Given problem:
Reproduce exactly the line in which "NODES[node].hide_render = NODES[node].hide_viewport" occurs and all the lines after it, ending with the last line.

* * * * *

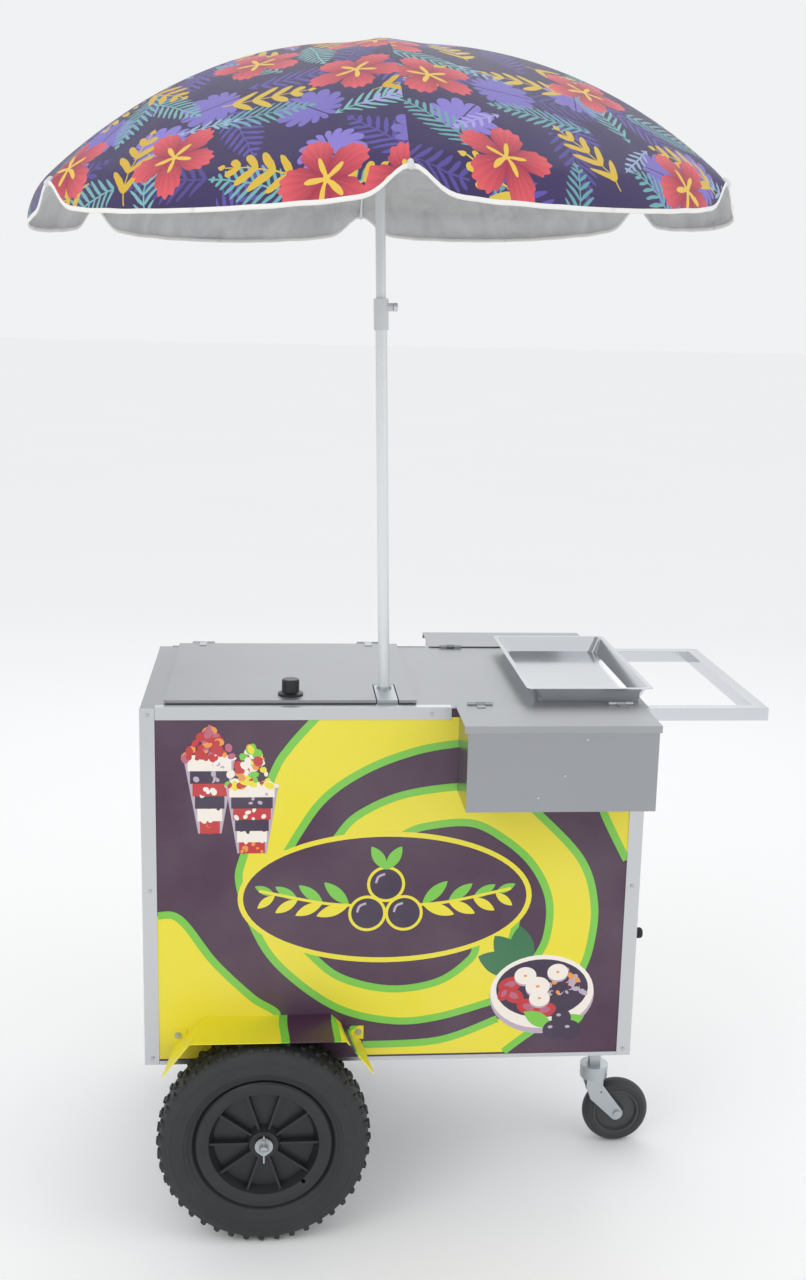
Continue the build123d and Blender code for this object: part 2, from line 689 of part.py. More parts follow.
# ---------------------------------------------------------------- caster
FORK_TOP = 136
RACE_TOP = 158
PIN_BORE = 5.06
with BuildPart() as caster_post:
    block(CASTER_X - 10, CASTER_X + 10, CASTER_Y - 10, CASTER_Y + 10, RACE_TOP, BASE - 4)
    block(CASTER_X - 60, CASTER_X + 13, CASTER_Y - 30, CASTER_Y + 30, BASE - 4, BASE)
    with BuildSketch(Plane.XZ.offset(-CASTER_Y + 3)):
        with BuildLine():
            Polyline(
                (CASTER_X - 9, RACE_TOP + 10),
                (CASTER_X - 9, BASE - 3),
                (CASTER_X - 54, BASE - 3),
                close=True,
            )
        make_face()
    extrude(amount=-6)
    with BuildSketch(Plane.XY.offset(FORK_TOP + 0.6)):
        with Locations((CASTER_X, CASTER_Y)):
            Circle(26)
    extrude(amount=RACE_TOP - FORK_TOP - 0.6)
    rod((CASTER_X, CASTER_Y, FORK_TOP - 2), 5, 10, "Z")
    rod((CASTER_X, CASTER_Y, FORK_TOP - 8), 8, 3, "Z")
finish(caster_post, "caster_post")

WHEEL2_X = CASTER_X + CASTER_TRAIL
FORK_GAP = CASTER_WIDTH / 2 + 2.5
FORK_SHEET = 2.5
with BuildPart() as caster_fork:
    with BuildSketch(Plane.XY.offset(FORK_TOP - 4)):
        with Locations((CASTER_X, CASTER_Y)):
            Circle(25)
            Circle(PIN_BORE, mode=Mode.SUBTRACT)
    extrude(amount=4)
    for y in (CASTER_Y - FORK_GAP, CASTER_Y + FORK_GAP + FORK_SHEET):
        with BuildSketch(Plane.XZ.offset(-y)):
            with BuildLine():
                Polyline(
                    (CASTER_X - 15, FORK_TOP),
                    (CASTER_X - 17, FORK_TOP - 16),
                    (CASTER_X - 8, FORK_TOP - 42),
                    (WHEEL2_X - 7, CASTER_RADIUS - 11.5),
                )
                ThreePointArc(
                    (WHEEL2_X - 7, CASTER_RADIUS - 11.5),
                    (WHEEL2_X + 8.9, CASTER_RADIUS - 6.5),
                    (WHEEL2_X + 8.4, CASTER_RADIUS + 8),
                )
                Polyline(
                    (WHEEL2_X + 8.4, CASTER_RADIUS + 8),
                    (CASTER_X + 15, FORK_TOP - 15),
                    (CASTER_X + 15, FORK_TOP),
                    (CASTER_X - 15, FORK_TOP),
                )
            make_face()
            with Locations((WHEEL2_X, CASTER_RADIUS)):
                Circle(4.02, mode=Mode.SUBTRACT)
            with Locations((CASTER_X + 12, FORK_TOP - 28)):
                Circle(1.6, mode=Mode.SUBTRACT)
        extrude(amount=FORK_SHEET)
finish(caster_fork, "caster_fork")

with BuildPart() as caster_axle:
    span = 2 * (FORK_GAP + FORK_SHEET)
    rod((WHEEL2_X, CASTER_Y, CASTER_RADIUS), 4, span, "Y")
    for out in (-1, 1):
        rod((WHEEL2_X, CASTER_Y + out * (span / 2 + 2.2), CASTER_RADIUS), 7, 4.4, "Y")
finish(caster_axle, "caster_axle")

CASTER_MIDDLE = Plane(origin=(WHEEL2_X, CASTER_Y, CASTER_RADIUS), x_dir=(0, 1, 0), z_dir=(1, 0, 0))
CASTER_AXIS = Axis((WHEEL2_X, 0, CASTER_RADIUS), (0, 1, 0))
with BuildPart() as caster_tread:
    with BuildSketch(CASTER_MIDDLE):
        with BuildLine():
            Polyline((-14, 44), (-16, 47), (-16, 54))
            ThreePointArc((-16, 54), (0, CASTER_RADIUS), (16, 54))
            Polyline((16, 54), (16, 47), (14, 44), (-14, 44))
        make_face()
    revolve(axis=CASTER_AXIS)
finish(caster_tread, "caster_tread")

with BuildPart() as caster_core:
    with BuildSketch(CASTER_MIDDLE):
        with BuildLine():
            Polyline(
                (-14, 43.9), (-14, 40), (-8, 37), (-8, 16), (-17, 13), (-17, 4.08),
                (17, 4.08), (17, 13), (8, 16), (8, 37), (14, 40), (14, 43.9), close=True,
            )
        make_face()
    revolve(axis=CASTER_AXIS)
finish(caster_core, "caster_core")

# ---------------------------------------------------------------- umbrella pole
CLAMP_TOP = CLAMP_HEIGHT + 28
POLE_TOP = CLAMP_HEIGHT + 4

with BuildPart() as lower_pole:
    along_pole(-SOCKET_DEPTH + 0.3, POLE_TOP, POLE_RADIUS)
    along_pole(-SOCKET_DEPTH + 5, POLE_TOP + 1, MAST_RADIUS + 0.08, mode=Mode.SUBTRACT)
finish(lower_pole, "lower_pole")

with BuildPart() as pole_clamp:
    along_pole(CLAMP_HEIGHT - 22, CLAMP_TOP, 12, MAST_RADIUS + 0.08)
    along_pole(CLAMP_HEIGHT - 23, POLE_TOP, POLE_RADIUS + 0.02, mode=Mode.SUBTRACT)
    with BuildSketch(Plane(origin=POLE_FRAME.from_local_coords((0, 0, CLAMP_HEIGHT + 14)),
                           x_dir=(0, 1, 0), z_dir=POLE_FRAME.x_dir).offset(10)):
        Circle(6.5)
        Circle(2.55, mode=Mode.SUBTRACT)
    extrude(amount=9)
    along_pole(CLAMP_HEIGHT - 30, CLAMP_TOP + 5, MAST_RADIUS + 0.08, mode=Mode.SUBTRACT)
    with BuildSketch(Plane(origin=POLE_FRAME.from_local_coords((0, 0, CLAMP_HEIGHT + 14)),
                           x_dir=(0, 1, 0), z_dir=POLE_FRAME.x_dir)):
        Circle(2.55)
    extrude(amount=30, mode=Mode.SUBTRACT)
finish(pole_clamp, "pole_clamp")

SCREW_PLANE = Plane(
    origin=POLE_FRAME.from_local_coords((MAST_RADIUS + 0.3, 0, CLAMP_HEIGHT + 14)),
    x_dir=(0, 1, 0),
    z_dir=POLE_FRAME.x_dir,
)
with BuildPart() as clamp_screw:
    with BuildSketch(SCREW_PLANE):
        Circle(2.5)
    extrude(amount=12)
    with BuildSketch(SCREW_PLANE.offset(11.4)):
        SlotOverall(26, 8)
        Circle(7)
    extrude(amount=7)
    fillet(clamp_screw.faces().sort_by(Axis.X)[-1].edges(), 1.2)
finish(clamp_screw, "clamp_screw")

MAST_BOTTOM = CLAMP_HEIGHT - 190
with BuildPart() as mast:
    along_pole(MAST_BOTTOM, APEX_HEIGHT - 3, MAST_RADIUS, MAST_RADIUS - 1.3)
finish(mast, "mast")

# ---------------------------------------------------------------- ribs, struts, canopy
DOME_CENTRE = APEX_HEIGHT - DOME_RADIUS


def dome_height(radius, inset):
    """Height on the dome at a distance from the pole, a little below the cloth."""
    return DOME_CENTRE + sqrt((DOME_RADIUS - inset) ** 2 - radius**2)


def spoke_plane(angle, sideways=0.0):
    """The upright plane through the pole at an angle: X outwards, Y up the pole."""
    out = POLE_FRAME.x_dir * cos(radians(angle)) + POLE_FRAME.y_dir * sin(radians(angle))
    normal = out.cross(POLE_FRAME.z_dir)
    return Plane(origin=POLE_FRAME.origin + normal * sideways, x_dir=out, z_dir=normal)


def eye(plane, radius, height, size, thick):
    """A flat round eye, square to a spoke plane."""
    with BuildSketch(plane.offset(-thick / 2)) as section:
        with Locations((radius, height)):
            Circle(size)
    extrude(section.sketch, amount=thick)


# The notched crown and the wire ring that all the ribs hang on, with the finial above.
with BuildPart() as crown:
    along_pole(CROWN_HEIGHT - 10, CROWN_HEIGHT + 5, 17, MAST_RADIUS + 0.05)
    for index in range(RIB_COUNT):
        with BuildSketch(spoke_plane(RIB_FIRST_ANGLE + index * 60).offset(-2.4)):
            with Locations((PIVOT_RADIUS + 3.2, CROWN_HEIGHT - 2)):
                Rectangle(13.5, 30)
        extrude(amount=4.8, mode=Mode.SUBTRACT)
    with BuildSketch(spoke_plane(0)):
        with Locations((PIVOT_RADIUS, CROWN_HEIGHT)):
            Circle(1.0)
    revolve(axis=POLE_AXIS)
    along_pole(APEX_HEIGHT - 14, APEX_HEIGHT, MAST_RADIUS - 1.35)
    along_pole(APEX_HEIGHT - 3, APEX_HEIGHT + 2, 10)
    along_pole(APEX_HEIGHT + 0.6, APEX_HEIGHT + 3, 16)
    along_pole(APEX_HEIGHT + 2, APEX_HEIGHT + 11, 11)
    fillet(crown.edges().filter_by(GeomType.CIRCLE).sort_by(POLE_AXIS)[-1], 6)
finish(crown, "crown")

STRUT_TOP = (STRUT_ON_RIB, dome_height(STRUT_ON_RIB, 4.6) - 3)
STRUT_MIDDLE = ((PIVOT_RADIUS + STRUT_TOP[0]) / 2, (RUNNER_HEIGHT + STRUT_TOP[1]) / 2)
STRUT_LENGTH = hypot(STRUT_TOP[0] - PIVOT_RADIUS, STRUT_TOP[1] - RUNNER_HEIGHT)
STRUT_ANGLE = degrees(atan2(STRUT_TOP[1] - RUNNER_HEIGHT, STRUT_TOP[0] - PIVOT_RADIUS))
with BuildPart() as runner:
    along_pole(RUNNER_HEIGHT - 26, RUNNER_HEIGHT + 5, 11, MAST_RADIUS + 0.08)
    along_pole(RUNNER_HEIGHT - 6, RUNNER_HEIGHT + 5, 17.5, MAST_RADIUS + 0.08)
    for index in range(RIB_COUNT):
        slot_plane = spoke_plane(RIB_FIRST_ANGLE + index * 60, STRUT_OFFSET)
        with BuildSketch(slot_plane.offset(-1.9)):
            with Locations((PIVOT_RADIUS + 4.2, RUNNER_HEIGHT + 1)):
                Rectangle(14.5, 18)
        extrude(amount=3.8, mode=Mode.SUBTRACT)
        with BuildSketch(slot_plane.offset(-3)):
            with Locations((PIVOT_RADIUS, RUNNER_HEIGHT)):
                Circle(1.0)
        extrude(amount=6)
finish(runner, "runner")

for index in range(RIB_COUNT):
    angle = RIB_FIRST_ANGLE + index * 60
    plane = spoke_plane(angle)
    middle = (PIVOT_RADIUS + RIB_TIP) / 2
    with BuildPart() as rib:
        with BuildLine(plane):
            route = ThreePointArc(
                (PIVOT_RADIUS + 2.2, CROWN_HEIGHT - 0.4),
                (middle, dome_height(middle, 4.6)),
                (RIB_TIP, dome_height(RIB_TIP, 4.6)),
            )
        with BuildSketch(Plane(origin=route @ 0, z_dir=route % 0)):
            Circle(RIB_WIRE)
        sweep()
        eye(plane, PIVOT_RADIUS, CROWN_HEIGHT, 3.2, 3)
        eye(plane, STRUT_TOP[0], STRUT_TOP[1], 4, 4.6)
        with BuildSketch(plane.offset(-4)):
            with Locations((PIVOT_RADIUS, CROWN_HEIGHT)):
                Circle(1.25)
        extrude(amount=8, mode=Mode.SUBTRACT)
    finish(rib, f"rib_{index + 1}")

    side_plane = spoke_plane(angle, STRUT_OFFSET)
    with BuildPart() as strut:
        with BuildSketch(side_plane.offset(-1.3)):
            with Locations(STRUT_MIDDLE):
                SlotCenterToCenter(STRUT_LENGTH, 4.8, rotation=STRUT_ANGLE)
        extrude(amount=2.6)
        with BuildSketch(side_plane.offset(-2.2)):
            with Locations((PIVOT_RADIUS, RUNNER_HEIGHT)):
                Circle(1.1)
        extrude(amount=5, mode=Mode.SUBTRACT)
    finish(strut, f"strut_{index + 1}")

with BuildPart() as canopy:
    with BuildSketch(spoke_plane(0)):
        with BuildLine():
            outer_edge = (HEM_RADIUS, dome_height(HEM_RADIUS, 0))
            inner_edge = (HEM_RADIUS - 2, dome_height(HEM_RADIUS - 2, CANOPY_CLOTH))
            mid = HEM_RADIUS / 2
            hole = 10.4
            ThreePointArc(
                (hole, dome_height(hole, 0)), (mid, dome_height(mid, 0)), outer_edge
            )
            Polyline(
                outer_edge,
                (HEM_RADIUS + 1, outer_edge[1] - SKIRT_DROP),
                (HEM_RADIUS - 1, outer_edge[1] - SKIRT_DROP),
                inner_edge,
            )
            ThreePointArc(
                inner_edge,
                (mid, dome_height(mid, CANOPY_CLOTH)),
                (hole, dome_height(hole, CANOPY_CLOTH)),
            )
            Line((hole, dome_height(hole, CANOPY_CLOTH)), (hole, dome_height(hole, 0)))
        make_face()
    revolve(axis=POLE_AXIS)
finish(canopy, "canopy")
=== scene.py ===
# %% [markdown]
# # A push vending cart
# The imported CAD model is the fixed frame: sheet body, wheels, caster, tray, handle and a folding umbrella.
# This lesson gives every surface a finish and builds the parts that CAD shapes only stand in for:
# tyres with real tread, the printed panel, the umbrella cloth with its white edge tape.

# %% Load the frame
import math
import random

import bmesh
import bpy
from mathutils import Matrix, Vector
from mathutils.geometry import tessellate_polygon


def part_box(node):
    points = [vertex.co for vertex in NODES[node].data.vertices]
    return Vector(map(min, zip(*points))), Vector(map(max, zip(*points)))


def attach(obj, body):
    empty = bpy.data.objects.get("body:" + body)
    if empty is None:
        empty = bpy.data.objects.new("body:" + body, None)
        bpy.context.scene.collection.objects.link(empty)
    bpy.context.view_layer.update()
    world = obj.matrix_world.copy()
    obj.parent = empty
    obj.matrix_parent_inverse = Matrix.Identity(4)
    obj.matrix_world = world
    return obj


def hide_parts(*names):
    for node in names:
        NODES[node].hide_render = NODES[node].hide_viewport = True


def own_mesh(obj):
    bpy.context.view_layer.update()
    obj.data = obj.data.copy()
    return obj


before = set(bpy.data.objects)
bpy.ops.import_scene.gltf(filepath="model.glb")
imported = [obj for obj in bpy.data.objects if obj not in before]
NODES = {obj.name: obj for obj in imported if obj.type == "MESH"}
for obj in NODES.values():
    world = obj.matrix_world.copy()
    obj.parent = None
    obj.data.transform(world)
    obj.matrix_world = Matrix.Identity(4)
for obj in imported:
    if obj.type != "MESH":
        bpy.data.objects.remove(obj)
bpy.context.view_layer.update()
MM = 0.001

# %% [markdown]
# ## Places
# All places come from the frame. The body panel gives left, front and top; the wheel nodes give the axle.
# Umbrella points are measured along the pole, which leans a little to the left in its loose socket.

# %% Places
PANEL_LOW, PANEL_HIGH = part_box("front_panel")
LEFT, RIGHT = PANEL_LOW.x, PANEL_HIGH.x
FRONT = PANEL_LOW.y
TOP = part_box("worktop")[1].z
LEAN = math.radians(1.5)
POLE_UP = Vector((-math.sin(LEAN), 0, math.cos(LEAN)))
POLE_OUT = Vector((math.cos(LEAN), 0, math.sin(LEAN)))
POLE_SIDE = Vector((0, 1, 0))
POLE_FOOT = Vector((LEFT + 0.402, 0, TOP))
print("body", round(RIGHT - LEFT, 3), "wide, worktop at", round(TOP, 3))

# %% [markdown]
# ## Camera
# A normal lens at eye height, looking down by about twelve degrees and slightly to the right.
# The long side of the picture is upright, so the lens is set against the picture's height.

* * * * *

Exercise response:
        NODES[node].hide_render = NODES[node].hide_viewport = True


def own_mesh(obj):
    bpy.context.view_layer.update()
    obj.data = obj.data.copy()
    return obj


before = set(bpy.data.objects)
bpy.ops.import_scene.gltf(filepath="model.glb")
imported = [obj for obj in bpy.data.objects if obj not in before]
NODES = {obj.name: obj for obj in imported if obj.type == "MESH"}
for obj in NODES.values():
    world = obj.matrix_world.copy()
    obj.parent = None
    obj.data.transform(world)
    obj.matrix_world = Matrix.Identity(4)
for obj in imported:
    if obj.type != "MESH":
        bpy.data.objects.remove(obj)
bpy.context.view_layer.update()
MM = 0.001

# %% [markdown]
# ## Places
# All places come from the frame. The body panel gives left, front and top; the wheel nodes give the axle.
# Umbrella points are measured along the pole, which leans a little to the left in its loose socket.

# %% Places
PANEL_LOW, PANEL_HIGH = part_box("front_panel")
LEFT, RIGHT = PANEL_LOW.x, PANEL_HIGH.x
FRONT = PANEL_LOW.y
TOP = part_box("worktop")[1].z
LEAN = math.radians(1.5)
POLE_UP = Vector((-math.sin(LEAN), 0, math.cos(LEAN)))
POLE_OUT = Vector((math.cos(LEAN), 0, math.sin(LEAN)))
POLE_SIDE = Vector((0, 1, 0))
POLE_FOOT = Vector((LEFT + 0.402, 0, TOP))
print("body", round(RIGHT - LEFT, 3), "wide, worktop at", round(TOP, 3))

# %% [markdown]
# ## Camera
# A normal lens at eye height, looking down by about twelve degrees and slightly to the right.
# The long side of the picture is upright, so the lens is set against the picture's height.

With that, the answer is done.